Hello Will Berkeley, Tidy Bot, Mike Percy, Kudu Jenkins, Adar Dembo, Todd 
Lipcon,

I'd like you to reexamine a change. Please visit

    http://gerrit.cloudera.org:8080/8911

to look at the new patch set (#3).

Change subject: Add 'kudu fs list' tool
......................................................................

Add 'kudu fs list' tool

This tool aims to replace exploratory usages of 'kudu fs dump' and
'kudu local_replica dump' with an improved, unified tool. 'kudu fs list' is
more flexible, easier to use, and can show more information.

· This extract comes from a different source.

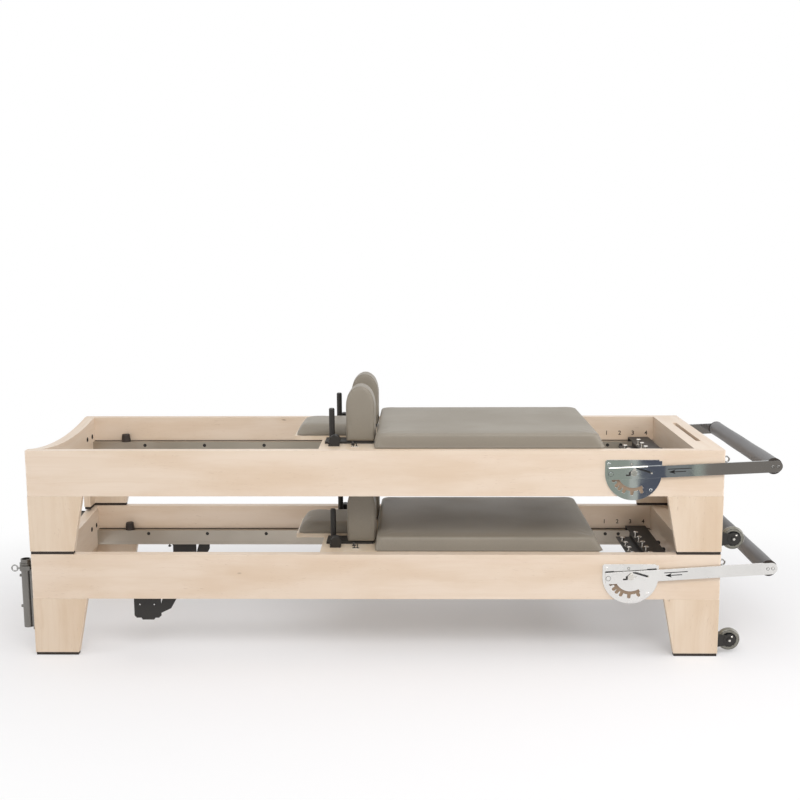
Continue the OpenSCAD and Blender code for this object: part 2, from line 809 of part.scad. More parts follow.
// Plates, strap pegs, rope clamps and the headrest's hinge on the deck
module shoulder_fittings() {
    x0 = peg_x - 24;
    x1 = rest_x + rest_l / 2 - 8;
    y0 = rest_y - rest_w / 2 + 3;
    y1 = max(rest_y + rest_w / 2 - 4, peg_y + peg_r + 8);
    color(black) both_sides() {
        difference() {
            block([x0, y0, deck_top], [x1, y1, plate_top]);
            for (x = [-rest_post_x, rest_post_x])
                translate([rest_x + x, rest_y, deck_top - 1])
                    cylinder(r = rest_post_r + fit, h = rest_plate_t + 2);
        }
        translate([peg_x, peg_y, plate_top - 1]) {
            cylinder(r = peg_r, h = peg_h - peg_r * 0.4 + 1);
            translate([0, 0, peg_h - peg_r * 0.4]) cylinder(r1 = peg_r, r2 = peg_r - 2, h = peg_r * 0.4);
            cylinder(r = peg_r + 4, h = 5);
        }
        difference() {
            y_rod(clamp_x, clamp_y - clamp_w / 2, deck_top + clamp_r, clamp_r, clamp_w);
            for (y = [-10, 0, 10])
                translate([clamp_x, clamp_y + y, deck_top + clamp_r]) rotate([90, 0, 0])
                    rotate_extrude() translate([clamp_r, 0]) square([3, 3], center = true);
        }
        block([clamp_x - 22, clamp_y - clamp_w / 2, deck_top],
            [clamp_x + 16, clamp_y + clamp_w / 2, deck_top + 5]);
    }
    color(chrome) {
        both_sides() {
            x_rod(clamp_x - clamp_r - 5, clamp_y, deck_top + 9, 4, 8);
            translate([-76, clamp_y - 10, deck_top]) {
                cylinder(r = 7, h = 2);
                cylinder(r = 3, h = 9);
                translate([0, 0, 8]) cylinder(r1 = 6, r2 = 4, h = 4);
            }
            difference() {
                block([headrest_end - 6, headrest_ear_y + gap, deck_top - headrest_recess],
                    [headrest_end + 6, headrest_ear_y + 6, headrest_pin_z + 6]);
                y_rod(headrest_end, headrest_ear_y - 1, headrest_pin_z, headrest_pin_r, 9);
            }
            y_rod(headrest_end, headrest_ear_y - headrest_knuckle_w - 2, headrest_pin_z,
                headrest_pin_r, headrest_knuckle_w + 10);
        }
    }
}

// Tension springs, parked between the two plates under the deck
module springs() {
    color(chrome) for (k = [0 : hook_count - 1]) {
        y = (k - 2) * hook_pitch;
        x_rod(coil_x, y, spring_z, spring_d / 2, spring_coil_l);
        x_rod(anchor_x - 6, y, spring_z, spring_pin_r, coil_x - anchor_x + 8);
        x_rod(coil_x + spring_coil_l - 1, y, spring_z, spring_pin_r,
            spring_rest_x + anchor_t + 6 - coil_x - spring_coil_l);
        x_rod(anchor_x - 8, y, spring_z, 5, 3);
        x_rod(spring_rest_x + anchor_t + 3, y, spring_z, 5, 3);
    }
}

// Upright tubes on the head end that the tower's posts drop into
module tower_receivers() {
    z0 = socket_top - socket_l;
    r = socket_d / 2;
    color(steel) both_sides() {
        difference() {
            union() {
                translate([socket_x, socket_y, z0]) cylinder(r = r, h = socket_l);
                translate([socket_x, socket_y, pin_z - 14]) cylinder(r = r + 4, h = 28);
                block([socket_x, socket_y - 9, z0 + 4],
                    [-end_x - socket_plate_t, socket_y + 9, socket_top - 12]);
                block([-end_x - socket_plate_t, socket_y - socket_plate_w / 2, z0 - 4],
                    [-end_x, socket_y + socket_plate_w / 2, socket_top - 22]);
                block([socket_x - 12, socket_y + r - 3, pin_z - 7],
                    [-end_x - socket_plate_t, pin_y + pull_pin_r + 3, pin_z + 7]);
            }
            translate([socket_x, socket_y, z0 + 6]) cylinder(r = socket_bore_r, h = socket_l);
            x_rod(socket_x - 13, pin_y, pin_z, pull_pin_r + fit, 40);
        }
        for (z = [pin_z - 33, pin_z - 144])
            x_rod(socket_x - r - 6, socket_y, z, 5, 7);
        for (z = [pin_z - 30, pin_z - 174])
            for (y = [-17, 17])
                x_rod(-end_x - socket_plate_t - 4, socket_y + y, z, 4.5, 4.5);
    }
}

// Pull pin with a ring, on the near or far receiver
module tower_pin(side) {
    color(chrome) translate([0, side * pin_y, pin_z]) {
        x_rod(socket_x - pull_out, 0, 0, pull_pin_r, pull_out + 14);
        translate([socket_x - pull_out + 1 - pull_ring_r + pull_wire_r, 0, 0])
            wire_ring(pull_ring_r, pull_wire_r);
    }
}

// Black plates that hang below the rails near the head end
module under_brackets() {
    z0 = rail_z - under_drop;
    x0 = under_x - under_l / 2;
    x1 = under_x + under_l / 2;
    color(black) both_sides() {
        difference() {
            union() {
                translate([0, under_y + 5, 0]) rotate([90, 0, 0]) linear_extrude(5) {
                    polygon([[x0, rail_z], [x0, z0 + 15], [x0 + 8, z0 + 7], [x1 - 8, z0 + 7],
                        [x1, z0 + 15], [x1, rail_z]]);
                    polygon([[x0 + 24, z0 + 8], [x0 + 28, z0], [x1 - 26, z0], [x1 - 20, z0 + 8]]);
                    polygon([[x1 - 1, z0 + 53], [x1 - 1, z0 + 24], [x1 + 36, z0 + 42],
                        [x1 + 55, z0 + 76], [x1 + 55, rail_z], [x1 + 12, rail_z]]);
                }
                block([x0, under_y - 8, rail_z - 5], [x1, inner_y, rail_z]);
                block([x0 + 28, under_y - 14, z0], [x1 - 26, under_y + 1, z0 + 4]);
            }
            for (x = [x0 + 20, x1 - 24])
                y_rod(x, under_y - 1, rail_z - 42, 3, 7);
        }
    }
    color(chrome) both_sides() translate([x0 - 14, under_y + 4, rail_z - 14]) {
        cylinder(r = 3, h = 14);
        cylinder(r1 = 5, r2 = 7, h = 4);
    }
}

lower() side_boards();  // lower_side_boards
lower() head_board();  // lower_head_board
lower() foot_board();  // lower_foot_board
lower() legs();  // lower_legs
lower() leg_pads();  // lower_leg_pads
lower() rails();  // lower_rails
lower() strap_hooks();  // lower_strap_hooks
lower() rail_bumpers();  // lower_rail_bumpers
lower() spring_bar();  // lower_spring_bar
lower() spring_hooks();  // lower_spring_hooks
lower() quadrants();  // lower_quadrants
lower() wheel_brackets();  // lower_wheel_brackets
lower() transport_wheel(-1);  // lower_near_wheel
lower() transport_wheel(1);  // lower_far_wheel
lower() footbar_pivots(lower_tilt);  // lower_footbar_pivots
lower() footbar_arms(lower_tilt);  // lower_footbar_arms
lower() footbar_grip(lower_tilt);  // lower_footbar_grip
lower() carriage_deck();  // lower_carriage_deck
lower() undercarriage();  // lower_undercarriage
lower() wheel_pair(front_axle_x);  // lower_front_wheels
lower() wheel_pair(rear_axle_x);  // lower_rear_wheels
lower() carriage_pad();  // lower_carriage_pad
lower() headrest_board();  // lower_headrest_board
lower() headrest_pad();  // lower_headrest_pad
lower() mirror([0, 1, 0]) shoulder_rest();  // lower_near_shoulder_rest
lower() shoulder_rest();  // lower_far_shoulder_rest
lower() shoulder_fittings();  // lower_shoulder_fittings
lower() springs();  // lower_springs
upper() side_boards();  // upper_side_boards
upper() head_board();  // upper_head_board
upper() foot_board();  // upper_foot_board
upper() legs();  // upper_legs
upper() leg_pads();  // upper_leg_pads
upper() rails();  // upper_rails
upper() strap_hooks();  // upper_strap_hooks
upper() rail_bumpers();  // upper_rail_bumpers
upper() spring_bar();  // upper_spring_bar
upper() spring_hooks();  // upper_spring_hooks
upper() quadrants();  // upper_quadrants
upper() wheel_brackets();  // upper_wheel_brackets
upper() transport_wheel(-1);  // upper_near_wheel
upper() transport_wheel(1);  // upper_far_wheel
upper() footbar_pivots(upper_tilt);  // upper_footbar_pivots
upper() footbar_arms(upper_tilt);  // upper_footbar_arms
upper() footbar_grip(upper_tilt);  // upper_footbar_grip
upper() carriage_deck();  // upper_carriage_deck
upper() undercarriage();  // upper_undercarriage
upper() wheel_pair(front_axle_x);  // upper_front_wheels
upper() wheel_pair(rear_axle_x);  // upper_rear_wheels
upper() carriage_pad();  // upper_carriage_pad
upper() headrest_board();  // upper_headrest_board
upper() headrest_pad();  // upper_headrest_pad
upper() mirror([0, 1, 0]) shoulder_rest();  // upper_near_shoulder_rest
upper() shoulder_rest();  // upper_far_shoulder_rest
upper() shoulder_fittings();  // upper_shoulder_fittings
upper() springs();  // upper_springs
lower() tower_receivers();
lower() tower_pin(-1);  // near_tower_pin
lower() tower_pin(1);  // far_tower_pin
lower() under_brackets();
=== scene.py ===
"""Stack of two pilates reformer beds with sockets for a tower at the head end.

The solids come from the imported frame. This script dresses them: lacquered maple, anodised
rails, chrome and powder-coated steel, vinyl cushions, foam grips and coiled springs. It
then sets up a pale studio and the camera of the photograph.
"""

from __future__ import annotations

import json
import logging
import math
from collections.abc import Callable, Iterable, Iterator, Sequence
from contextlib import contextmanager
from dataclasses import dataclass, field
from enum import Enum

import bpy
from mathutils import Matrix, Vector

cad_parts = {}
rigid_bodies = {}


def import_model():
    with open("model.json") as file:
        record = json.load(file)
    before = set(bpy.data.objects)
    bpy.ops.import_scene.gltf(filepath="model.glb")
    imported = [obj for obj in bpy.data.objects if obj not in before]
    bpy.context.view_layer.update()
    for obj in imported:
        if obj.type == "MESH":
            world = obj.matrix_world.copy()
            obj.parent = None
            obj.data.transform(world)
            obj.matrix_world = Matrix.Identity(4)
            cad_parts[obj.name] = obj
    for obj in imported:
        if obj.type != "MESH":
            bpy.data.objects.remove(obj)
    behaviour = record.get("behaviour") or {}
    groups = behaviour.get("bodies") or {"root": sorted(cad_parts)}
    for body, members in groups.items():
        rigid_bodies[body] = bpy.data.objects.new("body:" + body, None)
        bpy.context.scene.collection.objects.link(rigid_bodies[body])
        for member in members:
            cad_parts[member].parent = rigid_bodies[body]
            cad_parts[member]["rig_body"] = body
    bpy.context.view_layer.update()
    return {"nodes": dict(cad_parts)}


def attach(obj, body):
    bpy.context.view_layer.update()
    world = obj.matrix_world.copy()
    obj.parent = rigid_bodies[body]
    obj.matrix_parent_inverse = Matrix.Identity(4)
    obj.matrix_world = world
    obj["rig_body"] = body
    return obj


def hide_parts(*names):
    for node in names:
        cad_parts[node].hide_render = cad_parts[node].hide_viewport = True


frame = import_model()

log = logging.getLogger("reformer")

Colour = tuple[float, float, float]
Triple = tuple[float, float, float]
Profile = Sequence[tuple[float, float]]
Piece = bpy.types.Object
Tree = bpy.types.NodeTree
Node = bpy.types.Node
Socket = bpy.types.NodeSocket

MIDDLE_X = -0.0565  # middle of the wooden frame
INNER_Y = 0.321  # inner face of a side board
ARM_FACE_MM = 362.6  # outer face of a footbar arm
PLATE_FACE_MM = 356.0  # outer face of a quadrant plate
SIDES = (-1, 1)  # near side and far side
EDGE_LAYER = "broken_edge"  # face attribute: 1 on the narrow faces of a broken edge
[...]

Output is formatted using the DataTable abstraction, which gives it
good default pretty-printing, with options to output in CSV and JSON for
scripts. Results can easily be filtered to a specific table, tablet, column,
rowset, or block using flags.

The tool can output many different fields: table, table-id, tablet-id,
partition, rowset-id, block-id, block-kind, column, column-id,
cfile-data-type, cfile-encoding, cfile-compression, cfile-num-values,
cfile-size cfile-incompatible-features, and cfile-compatible-features.
More fields should be straightforward to add.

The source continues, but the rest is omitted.